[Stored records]

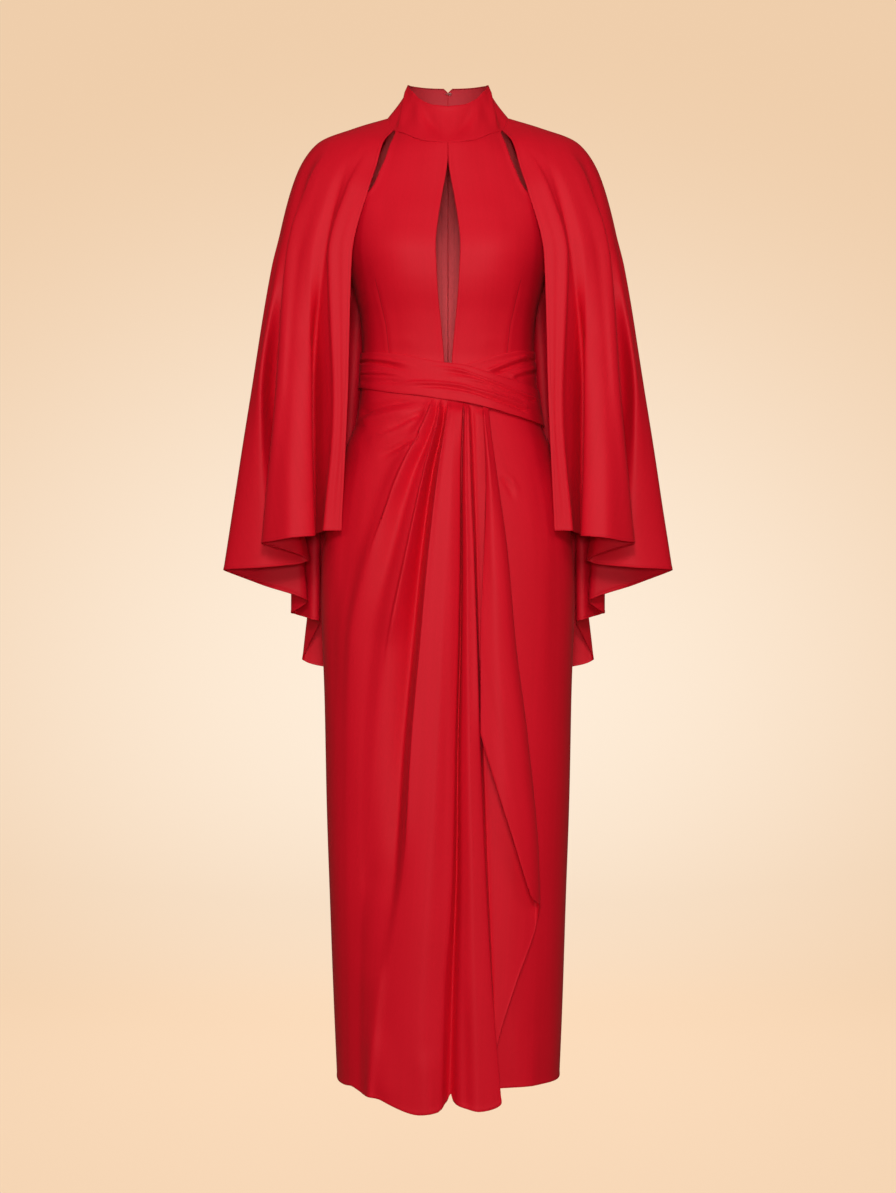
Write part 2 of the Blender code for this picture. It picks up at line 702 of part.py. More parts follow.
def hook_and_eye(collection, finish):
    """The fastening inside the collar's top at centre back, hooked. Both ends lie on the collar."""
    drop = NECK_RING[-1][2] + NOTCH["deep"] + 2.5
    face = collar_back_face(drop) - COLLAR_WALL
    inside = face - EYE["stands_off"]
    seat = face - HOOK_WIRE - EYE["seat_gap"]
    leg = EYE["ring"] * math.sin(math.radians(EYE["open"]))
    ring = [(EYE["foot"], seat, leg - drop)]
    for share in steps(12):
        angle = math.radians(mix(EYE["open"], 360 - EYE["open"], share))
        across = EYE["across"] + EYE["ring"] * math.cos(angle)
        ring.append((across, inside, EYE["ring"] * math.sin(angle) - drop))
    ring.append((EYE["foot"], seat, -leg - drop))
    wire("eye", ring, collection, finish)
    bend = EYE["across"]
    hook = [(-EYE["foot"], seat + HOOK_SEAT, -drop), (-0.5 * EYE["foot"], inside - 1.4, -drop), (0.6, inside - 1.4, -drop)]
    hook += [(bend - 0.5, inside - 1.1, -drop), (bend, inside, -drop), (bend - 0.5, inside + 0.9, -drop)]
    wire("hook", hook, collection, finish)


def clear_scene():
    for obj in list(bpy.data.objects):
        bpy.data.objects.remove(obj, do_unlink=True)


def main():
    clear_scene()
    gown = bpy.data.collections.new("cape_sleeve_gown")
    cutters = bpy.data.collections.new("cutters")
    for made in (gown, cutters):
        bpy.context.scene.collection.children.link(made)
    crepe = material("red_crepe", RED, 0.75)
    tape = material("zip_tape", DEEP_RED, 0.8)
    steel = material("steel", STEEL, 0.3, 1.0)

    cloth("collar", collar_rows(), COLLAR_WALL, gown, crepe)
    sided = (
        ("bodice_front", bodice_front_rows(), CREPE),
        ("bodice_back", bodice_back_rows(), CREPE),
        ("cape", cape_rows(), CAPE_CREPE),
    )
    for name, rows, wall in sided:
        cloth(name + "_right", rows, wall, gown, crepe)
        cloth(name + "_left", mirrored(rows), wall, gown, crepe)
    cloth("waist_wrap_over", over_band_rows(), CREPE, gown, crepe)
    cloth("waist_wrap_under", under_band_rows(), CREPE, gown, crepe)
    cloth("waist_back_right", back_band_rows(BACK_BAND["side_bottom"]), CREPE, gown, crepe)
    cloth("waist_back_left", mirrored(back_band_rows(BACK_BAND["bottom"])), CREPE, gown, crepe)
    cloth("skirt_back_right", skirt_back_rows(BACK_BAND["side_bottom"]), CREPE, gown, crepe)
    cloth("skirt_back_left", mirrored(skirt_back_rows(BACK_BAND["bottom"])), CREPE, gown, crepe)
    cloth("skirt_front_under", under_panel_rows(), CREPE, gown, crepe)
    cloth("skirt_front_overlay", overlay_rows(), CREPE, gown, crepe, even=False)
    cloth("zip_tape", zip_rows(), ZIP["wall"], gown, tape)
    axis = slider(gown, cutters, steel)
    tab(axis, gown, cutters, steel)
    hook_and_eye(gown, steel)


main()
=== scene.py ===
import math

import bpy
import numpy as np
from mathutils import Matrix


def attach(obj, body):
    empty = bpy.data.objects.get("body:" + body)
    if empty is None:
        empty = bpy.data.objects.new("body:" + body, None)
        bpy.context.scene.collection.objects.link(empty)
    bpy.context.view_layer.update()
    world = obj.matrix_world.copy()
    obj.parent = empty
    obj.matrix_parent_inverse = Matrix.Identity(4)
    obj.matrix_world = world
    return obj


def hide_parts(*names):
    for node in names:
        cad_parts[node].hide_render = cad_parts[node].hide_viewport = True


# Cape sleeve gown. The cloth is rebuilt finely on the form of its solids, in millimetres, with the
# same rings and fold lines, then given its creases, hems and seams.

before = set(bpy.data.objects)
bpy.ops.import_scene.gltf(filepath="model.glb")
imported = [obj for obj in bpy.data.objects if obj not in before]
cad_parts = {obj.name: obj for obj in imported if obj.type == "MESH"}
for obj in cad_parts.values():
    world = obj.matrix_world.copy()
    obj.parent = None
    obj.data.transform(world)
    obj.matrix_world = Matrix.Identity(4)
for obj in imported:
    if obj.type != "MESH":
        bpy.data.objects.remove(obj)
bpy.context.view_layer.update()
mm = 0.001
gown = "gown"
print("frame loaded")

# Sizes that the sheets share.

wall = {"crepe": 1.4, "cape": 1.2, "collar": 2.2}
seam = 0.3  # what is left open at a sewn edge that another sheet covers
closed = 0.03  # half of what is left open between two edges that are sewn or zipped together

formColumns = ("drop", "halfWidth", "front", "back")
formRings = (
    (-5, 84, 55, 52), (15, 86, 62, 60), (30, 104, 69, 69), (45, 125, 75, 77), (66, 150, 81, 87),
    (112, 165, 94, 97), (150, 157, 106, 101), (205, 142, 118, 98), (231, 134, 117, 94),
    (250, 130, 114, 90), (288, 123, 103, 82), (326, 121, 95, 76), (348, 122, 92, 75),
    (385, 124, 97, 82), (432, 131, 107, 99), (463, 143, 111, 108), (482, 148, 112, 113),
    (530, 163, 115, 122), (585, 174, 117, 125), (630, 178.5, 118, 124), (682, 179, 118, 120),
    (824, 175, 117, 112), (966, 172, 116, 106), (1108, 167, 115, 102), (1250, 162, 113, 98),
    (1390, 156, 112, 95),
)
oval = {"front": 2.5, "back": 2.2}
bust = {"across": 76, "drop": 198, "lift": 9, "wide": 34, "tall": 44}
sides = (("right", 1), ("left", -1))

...

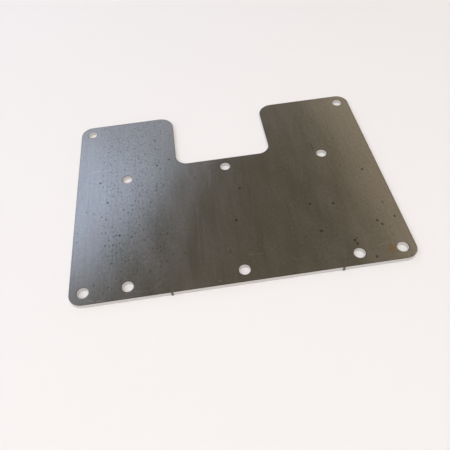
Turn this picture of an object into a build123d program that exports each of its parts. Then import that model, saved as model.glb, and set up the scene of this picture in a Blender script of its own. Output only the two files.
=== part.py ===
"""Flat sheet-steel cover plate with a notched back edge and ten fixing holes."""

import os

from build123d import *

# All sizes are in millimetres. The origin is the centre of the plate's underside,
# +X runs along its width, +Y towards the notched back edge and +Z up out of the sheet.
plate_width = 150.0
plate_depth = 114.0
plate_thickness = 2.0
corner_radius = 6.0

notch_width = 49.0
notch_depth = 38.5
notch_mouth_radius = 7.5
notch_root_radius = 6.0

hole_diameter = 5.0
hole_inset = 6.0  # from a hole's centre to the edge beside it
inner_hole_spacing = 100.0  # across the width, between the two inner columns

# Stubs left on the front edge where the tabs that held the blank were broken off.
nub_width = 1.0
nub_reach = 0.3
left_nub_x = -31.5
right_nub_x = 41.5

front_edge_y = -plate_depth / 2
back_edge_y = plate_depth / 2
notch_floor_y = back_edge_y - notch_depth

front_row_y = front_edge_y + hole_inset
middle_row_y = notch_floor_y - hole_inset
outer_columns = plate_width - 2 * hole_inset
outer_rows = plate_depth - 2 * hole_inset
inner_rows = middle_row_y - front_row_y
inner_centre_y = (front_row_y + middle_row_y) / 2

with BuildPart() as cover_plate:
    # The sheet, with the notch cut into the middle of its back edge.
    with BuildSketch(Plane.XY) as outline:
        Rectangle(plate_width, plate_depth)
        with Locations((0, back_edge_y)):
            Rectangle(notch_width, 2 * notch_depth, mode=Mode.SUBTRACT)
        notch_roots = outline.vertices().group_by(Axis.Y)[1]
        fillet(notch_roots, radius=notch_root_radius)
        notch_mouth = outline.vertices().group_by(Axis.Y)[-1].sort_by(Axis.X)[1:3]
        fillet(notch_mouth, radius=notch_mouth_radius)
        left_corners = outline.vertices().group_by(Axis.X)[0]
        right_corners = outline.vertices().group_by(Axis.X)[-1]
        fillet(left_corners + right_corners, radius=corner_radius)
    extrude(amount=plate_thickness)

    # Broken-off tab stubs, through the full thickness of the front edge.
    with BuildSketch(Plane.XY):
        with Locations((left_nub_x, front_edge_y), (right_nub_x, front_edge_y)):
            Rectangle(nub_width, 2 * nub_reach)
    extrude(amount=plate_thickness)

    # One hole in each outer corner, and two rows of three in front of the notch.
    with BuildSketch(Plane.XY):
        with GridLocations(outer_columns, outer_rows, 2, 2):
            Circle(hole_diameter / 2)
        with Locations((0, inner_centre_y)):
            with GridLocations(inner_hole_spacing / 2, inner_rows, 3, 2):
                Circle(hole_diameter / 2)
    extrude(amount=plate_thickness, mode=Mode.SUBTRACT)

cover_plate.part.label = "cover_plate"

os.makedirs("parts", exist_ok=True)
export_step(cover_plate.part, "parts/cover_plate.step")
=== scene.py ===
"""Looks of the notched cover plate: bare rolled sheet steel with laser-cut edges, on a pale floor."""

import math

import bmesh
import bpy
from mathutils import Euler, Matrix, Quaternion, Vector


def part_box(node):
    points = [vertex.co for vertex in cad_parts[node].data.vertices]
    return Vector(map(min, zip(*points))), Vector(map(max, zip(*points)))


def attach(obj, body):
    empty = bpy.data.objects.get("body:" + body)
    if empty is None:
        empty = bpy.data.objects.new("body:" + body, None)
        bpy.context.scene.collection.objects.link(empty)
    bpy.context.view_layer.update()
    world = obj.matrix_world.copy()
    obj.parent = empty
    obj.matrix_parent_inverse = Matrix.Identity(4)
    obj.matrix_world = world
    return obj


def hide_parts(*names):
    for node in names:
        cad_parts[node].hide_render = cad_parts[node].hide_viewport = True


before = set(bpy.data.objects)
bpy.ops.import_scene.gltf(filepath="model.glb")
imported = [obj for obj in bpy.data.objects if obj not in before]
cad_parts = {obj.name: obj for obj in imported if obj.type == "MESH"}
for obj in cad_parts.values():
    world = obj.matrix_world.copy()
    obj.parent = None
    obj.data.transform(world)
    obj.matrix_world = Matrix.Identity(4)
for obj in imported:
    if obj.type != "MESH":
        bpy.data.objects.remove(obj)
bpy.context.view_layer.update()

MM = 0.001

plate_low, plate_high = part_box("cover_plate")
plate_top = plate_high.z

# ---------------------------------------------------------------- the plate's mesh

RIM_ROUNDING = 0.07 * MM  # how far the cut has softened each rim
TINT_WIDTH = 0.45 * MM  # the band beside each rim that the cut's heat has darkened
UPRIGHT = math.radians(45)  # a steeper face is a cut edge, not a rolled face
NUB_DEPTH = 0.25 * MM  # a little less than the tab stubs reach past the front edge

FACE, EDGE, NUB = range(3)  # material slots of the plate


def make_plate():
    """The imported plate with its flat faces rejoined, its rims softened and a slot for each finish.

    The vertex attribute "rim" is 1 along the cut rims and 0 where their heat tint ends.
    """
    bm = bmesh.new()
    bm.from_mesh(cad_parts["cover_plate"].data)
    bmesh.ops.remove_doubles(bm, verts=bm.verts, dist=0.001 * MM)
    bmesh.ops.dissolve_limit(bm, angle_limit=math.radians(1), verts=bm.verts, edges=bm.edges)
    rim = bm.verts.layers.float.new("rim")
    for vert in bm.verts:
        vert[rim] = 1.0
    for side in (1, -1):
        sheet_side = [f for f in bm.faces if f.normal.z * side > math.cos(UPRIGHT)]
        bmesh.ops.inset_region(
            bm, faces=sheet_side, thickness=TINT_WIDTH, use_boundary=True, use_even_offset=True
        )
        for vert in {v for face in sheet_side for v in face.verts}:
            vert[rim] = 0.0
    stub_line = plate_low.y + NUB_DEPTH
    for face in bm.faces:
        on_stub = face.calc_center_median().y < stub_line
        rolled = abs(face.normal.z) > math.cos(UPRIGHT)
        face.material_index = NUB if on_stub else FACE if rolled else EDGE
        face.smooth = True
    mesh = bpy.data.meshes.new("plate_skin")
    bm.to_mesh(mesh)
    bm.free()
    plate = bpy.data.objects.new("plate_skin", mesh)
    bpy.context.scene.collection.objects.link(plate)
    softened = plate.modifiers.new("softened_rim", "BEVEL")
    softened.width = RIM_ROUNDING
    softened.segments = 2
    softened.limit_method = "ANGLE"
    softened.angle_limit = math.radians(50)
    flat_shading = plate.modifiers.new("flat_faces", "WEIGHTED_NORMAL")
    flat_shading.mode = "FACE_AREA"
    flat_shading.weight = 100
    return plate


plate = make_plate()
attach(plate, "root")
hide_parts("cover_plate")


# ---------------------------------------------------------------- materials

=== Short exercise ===
From the data, collect all lines where the string "Blender" appears.

=== Full output ===
Write part 2 of the Blender code for this picture. It picks up at line 702 of part.py. More parts follow.
Turn this picture of an object into a build123d program that exports each of its parts. Then import that model, saved as model.glb, and set up the scene of this picture in a Blender script of its own. Output only the two files.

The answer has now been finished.